Now, the A component allows any novice to initiate an intention to buy a domain either as a straight purchase or as a wrapup in component B where capital is raised like an IPO. E.g, if
CARBMW.com is listed in A for $25,000, I could purchase it as part of an IPO and raise another $75000 in the IPO for a total of $100k …get the picture? ..ok, now CARBMW.com starts to trade just like shares in component B because it raised $100k and now has share holders buying and selling using its prospectus and research estimates to give some idea of where CARBMW.com is heading as a new startup. Now, component C kicks in because speculators can measure potential earnings based on estimates and multiples etc.. therefore the derivative of CARBMW.com motivates share buying in component B and vice versa, just the same way it does on the stock market. So what would we have accomplished here?

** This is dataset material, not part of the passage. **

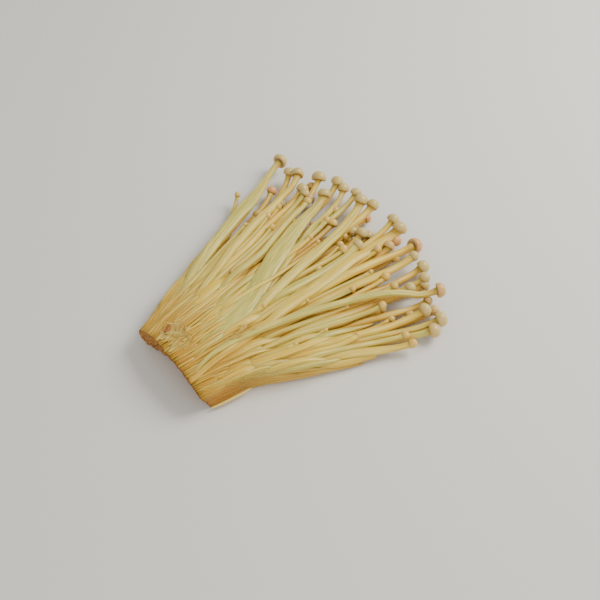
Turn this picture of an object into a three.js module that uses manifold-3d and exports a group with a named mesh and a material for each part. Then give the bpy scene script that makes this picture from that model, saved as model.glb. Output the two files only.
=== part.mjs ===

1. 146 million destitute domains now have a real home called the Domain Share Exchange or Domain Stock Exchange (DSE),
2. the New DSE instantly creates what is severely lacking…LIQUIDITY!!
3. GLOBAL UBIQUITY as the DSE becomes common sense to everyone regardless! everyone knows what the stock exchange does, they will know what the DSE does too!
4. This is the most important bit in my opinion… the DSE becomes the next disruptive technology because it is simply the stock exchange of the future where small businesses come to raise as little as $50,000 to start a real business on line, beginning with a DOMAIN!! just imagine if that company was GOOGLE 10 years ago!
I have deliberately left out alot of elements and metrics here, but you get the gist. I envisage a DSE Board and Seat membership just like the NYSE, primarily made up of domainers who want in on this exchange of the future. Remember the NYSE started under a Walnut tree in the 1800’s by traders who were domainers like us. There families are still reaping the rewards of their innovation and foresight today.
If you are a real investor and want to explore this further, then kindly contact me.
Enjoyed your subtle reference to the tulip mania 400 years ago.